El Estado romano necesitaba enormes cantidades de aceite para el abastecimiento del ejército y de la propia urbs a través de la Annona, una especie de ministerio de abastos de la época que se encargaba de hacer llegar a las tropas y a la plebe los productos básicos para su supervivencia. Solo a la capital fueron enviadas más de cincuenta millones de ánforas entre los siglos I y III d.C.; envases no retornables, que se arrojaban en el Testaccio, un monte artificial que surgió como vertedero organizado donde se conservan todavía hoy más de 25 millones de contenedores, a pesar de los múltiples factores de pérdida a que se ha visto sometido. Si tenemos en cuenta que cada uno de ellos acogía 70 litros de aceite, la ecuación es fácil: solo en dos siglos y medio la capital del imperio importó alrededor de 4.000 millones de litros de aceite, de los cuales al menos el 85% procedía de la Bética. No hay que olvidar que en la Roma de estos años vivía en torno a un millón de personas, que consumían entre 15 y 20 litros por cabeza y año solo en alimentación (comprado a diario: libra a libra, según parece demostrar algún documento pompeyano); 50 en total --muchos más que hoy--, incluido el empleado para la iluminación, el deporte y los baños.

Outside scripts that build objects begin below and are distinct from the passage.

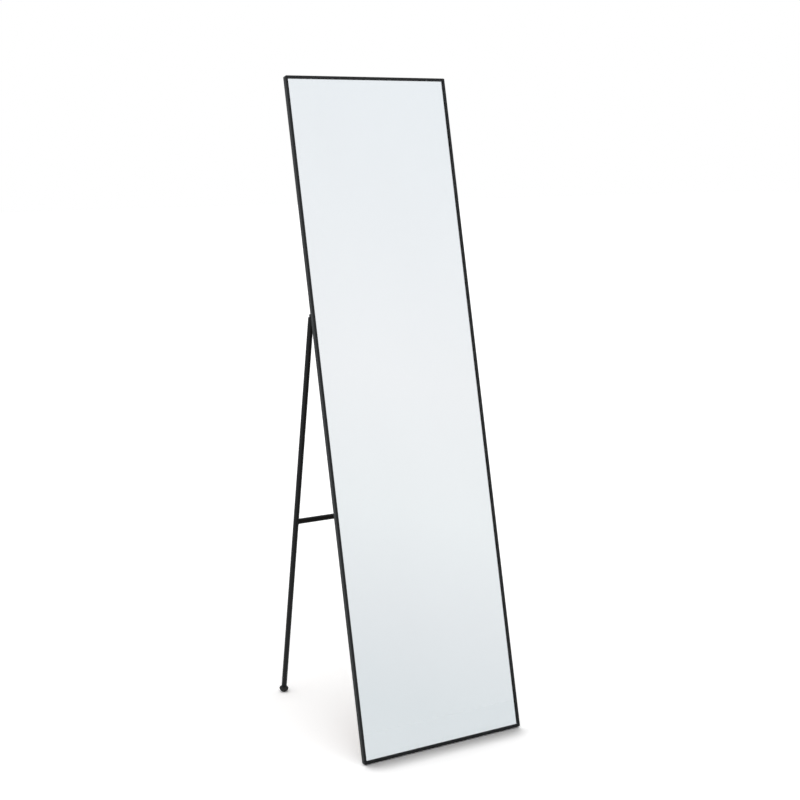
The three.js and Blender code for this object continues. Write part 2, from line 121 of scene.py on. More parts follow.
FLOOR_SIZE = 40
FLOOR_WHITE = 0.9
FLOOR_SHOWN = 1.25
SUN_LIGHT = 0.65
EVEN_LIGHT = 1 - SUN_LIGHT
HORIZON_GREY = (0.745, 0.789, 0.812)

# The room's greys follow the height of a reflected ray, tilted towards X
ROOM_SLOPE = 0.5
ROOM_START = 0.228

# The dark strip stands this far before the bottom rail and above the floor
FLAG_GAP = 0.4 * MM
FLAG_LIFT = 4 * MM

CAMERA_PLACE = (-1.399, -2.595, 1.3415)
CAMERA_DIP = math.radians(11.44)
CAMERA_TURN = math.radians(-28.51)
CAMERA_SENSOR = 36
CAMERA_LENS = 59.93

# ---------------------------------------------------------------- the groups' own axes
# x runs across, y runs back, and z runs up the leaning frame or up the legs. The hinge pin is at 0.

pin = Vector(frame["joints"][0]["pos_m"])
frame_axes = Matrix.Translation(pin) @ Matrix.Rotation(-LEAN, 4, "X")
stand_axes = Matrix.Translation(pin) @ Matrix.Rotation(LEG_ANGLE, 4, "X")


def span(node, axes):
    """The lowest and highest corner of a CAD node, measured along a group's own axes."""
    to_group = axes.inverted()
    points = [to_group @ vertex.co for vertex in frame["nodes"][node].data.vertices]
    low = Vector(min(point[i] for point in points) for i in range(3))
    high = Vector(max(point[i] for point in points) for i in range(3))
    return low, high


# ---------------------------------------------------------------- shader tools


class Signal:
    """A number that flows through a shader. Arithmetic on it adds Math nodes."""

    def __init__(self, shader, socket):
        self.shader = shader
        self.socket = socket

    def maths(self, operation, first, second):
        node = self.shader.node("ShaderNodeMath", {"operation": operation}, {0: first, 1: second})
        return Signal(self.shader, node.outputs[0])

    def __add__(self, other):
        return self.maths("ADD", self, other)

    def __mul__(self, other):
        return self.maths("MULTIPLY", self, other)

    def __sub__(self, other):
        return self.maths("SUBTRACT", self, other)

    def __rsub__(self, other):
        return self.maths("SUBTRACT", other, self)

    def above(self, level):
        return self.maths("GREATER_THAN", self, level)

    def most(self, other):
        return self.maths("MAXIMUM", self, other)

    __radd__ = __add__
    __rmul__ = __mul__


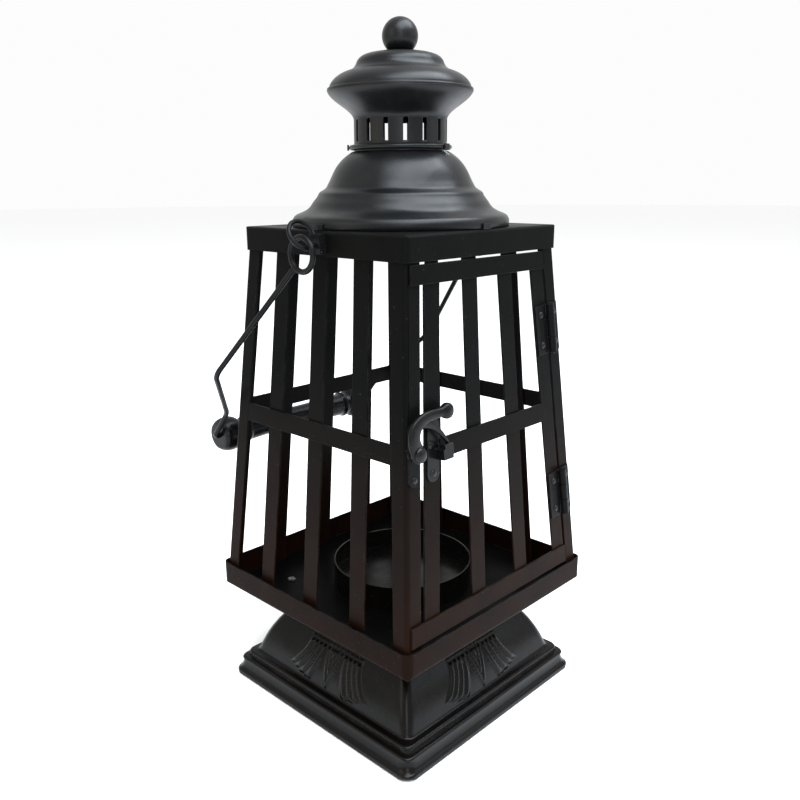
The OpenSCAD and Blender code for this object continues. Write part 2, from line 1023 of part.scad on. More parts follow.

Para conformar el basurero, que excava una misión española, los romanos idearon un sistema de apilamiento perfectamente racional que con el tiempo permitiría un crecimiento orgánico del sitio, así como sucesivas ampliaciones: las ánforas, subidas a lomos de caballerías según el monte ganaba altura, eran desfondadas, colocadas lateralmente en disposición escalonada y su interior rellenado con los fragmentos de otros recipientes ya rotos. A continuación todo el conjunto se cubría de cal viva para, de forma precozmente ecológica, evitar los malos olores, los insectos y cualquier efecto nocivo sobre la población.

Los principales centros productores de aceite de la Bética se localizaban en el valle medio del Guadalquivir (Baetis), en un triángulo conformado por las ciudades de Corduba (Córdoba), Astigi (Ecija) e Hispalis (Sevilla), favorecidos por la feracidad de las tierras y la navegabilidad de aquél hasta Corduba, y del Genil (Singilis) hasta Astigi. Los ríos fueron las más importantes, prácticas y efectivas vías de comunicación de la antigüedad, permitiendo en este caso que la producción de las grandes fincas de la zona (fundi) pudiera ser embarcada fácilmente en dirección a Cádiz y, desde aquí, a Roma. Muchas de estas explotaciones se dotaron ellas mismas de complejos alfareros dedicados a la fabricación de ánforas olearias cuyos restos alfombran hoy las riberas de los dos grandes ríos entre Córdoba y Sevilla. Son las llamadas Dressel 20, que nutren las tripas del monte Testaccio, convertido en el archivo económico más importante de la humanidad debido a la gran cantidad de información impresa (sellos con la referencia del taller en el que fueron elaboradas o de la finca de procedencia) y escrita (tituli picti con controles fiscales, fecha consular, tara o nombre de los transportistas-) que contienen tales envases. Su existencia demuestra el papel desempeñado en la historia por uno de nuestros productos más emblemáticos, que no pasa por su mejor momento, aunque sea base de la dieta mediterránea. ¿Reaccionaremos también en esto demasiado tarde?